Even most of the work of controversial writer Steven Emerson, whose documentary "Jihad In America" asserts a growing network of Islamic terrorists in the US, relies on speeches and events in the late 1980s and early 1990s. Mr. Emerson insists the jihad continues.

One senior US official who tracked intelligence on Islamic groups told the Monitor, "There's a lot of talk but little evidence of a real conspiracy. There's a problem of support for the groups, and a problem of exposure. To launch and sustain a campaign of terror takes enormous resources and funding. You can be exposed on the phone. You can't trust anyone. You can be traced by checks, credit cards, licenses, ATM withdrawals, shopping-center receipts. People warn of terrorism here, but it rarely surfaces."

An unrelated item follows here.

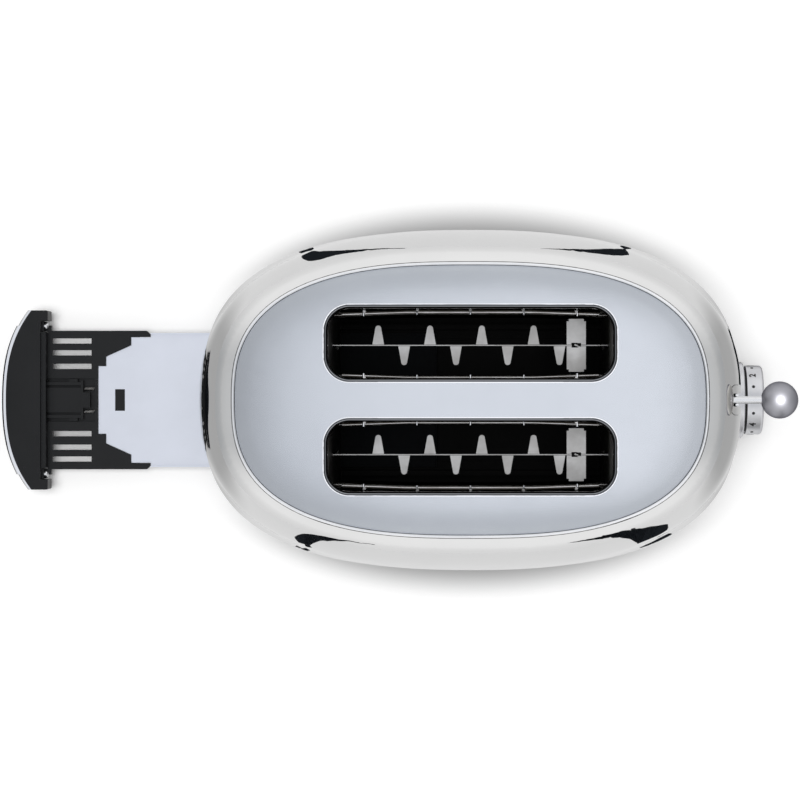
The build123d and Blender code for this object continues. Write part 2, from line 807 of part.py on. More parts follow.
def crumb_tray():
    wide_start = bed_start + rail_length + tray_gap
    tray_end = bed_start + tray_length
    half = bed_edge(tray_gap) + [
        (bed_start + bed_length + bed_step + bed_slope_length + tray_gap, rail_inner - tray_gap),
        (wide_start, rail_inner - tray_gap),
        (wide_start, tray_half_width),
        (tray_end, tray_half_width),
    ]
    tray = Pos(0, 0, tray_under) * extrude(make_face(Polyline(*mirrored(half), close=True)), tray_sheet)
    fold_top = tray_under + tray_fold
    tray += block(tray_end - tray_sheet, tray_end, -tray_half_width, tray_half_width, tray_under, fold_top)
    for side in (-1, 1):
        y_low, y_high = sorted((side * (tray_half_width - tray_sheet), side * tray_half_width))
        tray += block(wide_start, tray_end, y_low, y_high, tray_under, fold_top)
    hole_start = bed_start + tray_hole_start
    half_hole = tray_hole_half_width
    return tray - block(hole_start, hole_start + tray_hole_length, -half_hole, half_hole, 0, shell_bottom)


def latch_slider():
    # Two spring arms, the wall that joins them and the tongue behind it
    z_low, z_high = latch_floor + latch_gap, latch_floor + latch_height
    wall_start = bed_start + latch_wall_start
    wall_end = wall_start + latch_wall
    half = latch_wall_half_width
    slider = block(wall_start, wall_end, -half, half, z_low, z_high)
    half = latch_tongue_half_width
    slider += block(wall_start, wall_end + latch_tongue, -half, half, z_low, z_high)
    for side in (-1, 1):
        y_low, y_high = sorted((side * latch_arm_in, side * latch_arm_out))
        slider += block(front_back - latch_arm_reach + latch_gap, wall_end, y_low, y_high, z_low, z_high)
        y_low, y_high = sorted((side * latch_arm_in, side * (latch_arm_out + latch_bulge)))
        bulge_end, bulge_top = wall_start - latch_bulge_setback, z_high - latch_bulge_drop
        slider += block(bulge_end - latch_bulge_length, bulge_end, y_low, y_high, z_low, bulge_top)
    return slider


def latch_cover():
    x_low = bed_start + latch_cover_start
    x_high = bed_start + latch_wall_start
    half = latch_cover_half_width
    z_low = latch_floor + latch_gap
    z_high = z_low + latch_cover_height
    inner = half - latch_cover_wall
    cover = block(x_low, x_high, -half, half, z_low, z_high)
    inner_end, inner_top = x_high - latch_cover_wall, z_high - latch_cover_wall
    return cover - block(x_low - overcut, inner_end, -inner, inner, 0, inner_top)


def latch_springs():
    x_low = bed_start + latch_wall_start + latch_wall
    x_high = bed_start + bed_length - latch_gap - latch_stop
    z = latch_floor + latch_gap + latch_spring_radius
    springs = [bar_x(x_low, x_high, y, z, latch_spring_radius) for y in (-latch_spring_y, latch_spring_y)]
    return Compound(children=springs)


def cord_inlet():
    # A grommet through the plinth's long wall, with the hole that the cord would fill
    wall_y = body_width / 2 - plinth_inset * (shell_bottom - inlet_z) / (shell_bottom - foot_height)
    y_high = wall_y + inlet_flange
    flange_low = wall_y - inlet_set_in
    flange = bar_y(flange_low, y_high, inlet_x, inlet_z, inlet_flange_radius) - plinth_solid()
    sleeve = bar_y(y_high - inlet_length, y_high, inlet_x, inlet_z, inlet_radius)
    return (flange + sleeve) - bar_y(0, body_width, inlet_x, inlet_z, inlet_bore)


def terminal_block():
    x_high = -(chamber_end + sheet + terminal_setback)
    x_low = x_high - terminal_length
    half = terminal_width / 2
    body = block(x_low, x_high, -half, half, deck_top, deck_top + terminal_height)
    for way in range(terminal_ways):
        y = (way - (terminal_ways - 1) / 2) * terminal_width / terminal_ways
        z = deck_top + terminal_bore_height
        body -= bar_x(x_low - overcut, x_high + overcut, y, z, terminal_bore)
    return body


def mains_switch():
    x_low = chamber_end + sheet + switch_setback
    y_low, y_high = switch_y - switch_width / 2, switch_y + switch_width / 2
    return block(x_low, x_low + switch_length, y_low, y_high, deck_top, deck_top + switch_height)


# Places that several pieces share
tray_under = bed_bottom + under_layer
collar_face = side_x(knob_z) + collar_proud
knob_back = collar_face + seal_thickness + seam_gap
board_face = board_x + pcb_thickness
magnet_top = deck_top + magnet_height
armature_z = magnet_top + armature_gap + lever_travel
bar_step = (guard_top - guard_bottom) / (guard_bars - 1)
guard_levels = [guard_bottom + bar_step * number for number in range(guard_bars)]
button_places = [(y, z) for y in (-button_y, button_y) for z in (button_z_low, button_z_high)]
foot_x, foot_y = foot_spacing_x / 2, foot_spacing_y / 2
foot_places = [(x, y) for x in (-foot_x, foot_x) for y in (-foot_y, foot_y)]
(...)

The principal source of Islamic terrorism had been rooted in the decades-long tension between Israelis and Palestinians. That conflict dates to the creation of a Jewish state in 1948, and Israel's military eviction of Palestinians from hundreds of villages a year later. By the early 1990s, US politicians and media depicted the Palestinian Islamic group Hamas, based in the Gaza Strip, as one of the most likely sources of terror in the US - despite Hamas's statements to the contrary.

In 1993, for example, nine members of Congress and Sen. Alfonse D'Amato (R) of New York made allegations that Hamas presented a threat in the US, particularly through its funding potential. "Hamas [is] no longer confined to the Middle East, but organized enough to strike downtown America," wrote Reps. Jim Saxton (R) of New Jersey and Peter Deutsch (D) of Florida in a letter distributed to Congress.

But both the FBI and State Department issued statements in 1993 saying they had "no evidence" that Hamas had or was directing terrorist operations in the US.

Sources contacted inside groups sympathetic to Hamas, such as the Muslim Arab Youth Association in Indianapolis; the Islamic Association of Palestine in Dallas; and the Islamic Committee for Palestine in Tampa, Fla. told the Monitor that fund-raising was difficult and that their operations had shifted to local concerns, like building Islamic schools. All cited the Oslo peace accords of 1993 as the reason for diminished activity.